The reason all of your reads are uncoalesced is that you are reading from unsigned char arrays. Coalescing is only possible when reading from arrays where the data element size is 32, 64 or 128 bits.

thank you for your reply SEIBER

It is mean that coalescing is only occur in the type 32,64 or 128 bits
if I use unsigned char . how can I apply coalescing in this method
should i make a struct with 32 bits, but in this struct i use only 8 bits of 32 bits

I really don’t know how to solve this problem, please give me a help
thank you very much

You can read four (or eight) chars per thread at a time by reading a struct like

struct __align__((4)) uint8_4 {

uint8_t a,b,c,d;

}

from each thread into shared memory. After this you can do a syncthreads and process one char per thread in shared memory, then another sync and write back similarly.
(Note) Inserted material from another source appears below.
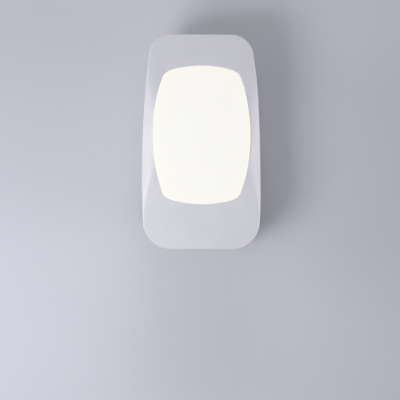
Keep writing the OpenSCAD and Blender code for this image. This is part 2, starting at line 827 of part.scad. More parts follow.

first,unsigned char is only 1 byte,it is not appropriate to read,it will be rather slow.Indeed,short int is not fit ,too.

When it comes to so called "coalescing ",it mean thread0 reads element x,thread1 reads element(x + 1),you know,adjacent thread reads adjacent element,just like a comb.

such code is used usually:

for (int i = threadIdx.x;i < ??;i += blockDim.x)

it uses “coalescing”,in my opinion.

When you have time,read more examples offered by NVidia

thank you WUMPUS and WAKENSKY :D

your idea will be helpful for me
I am trying to do it. :)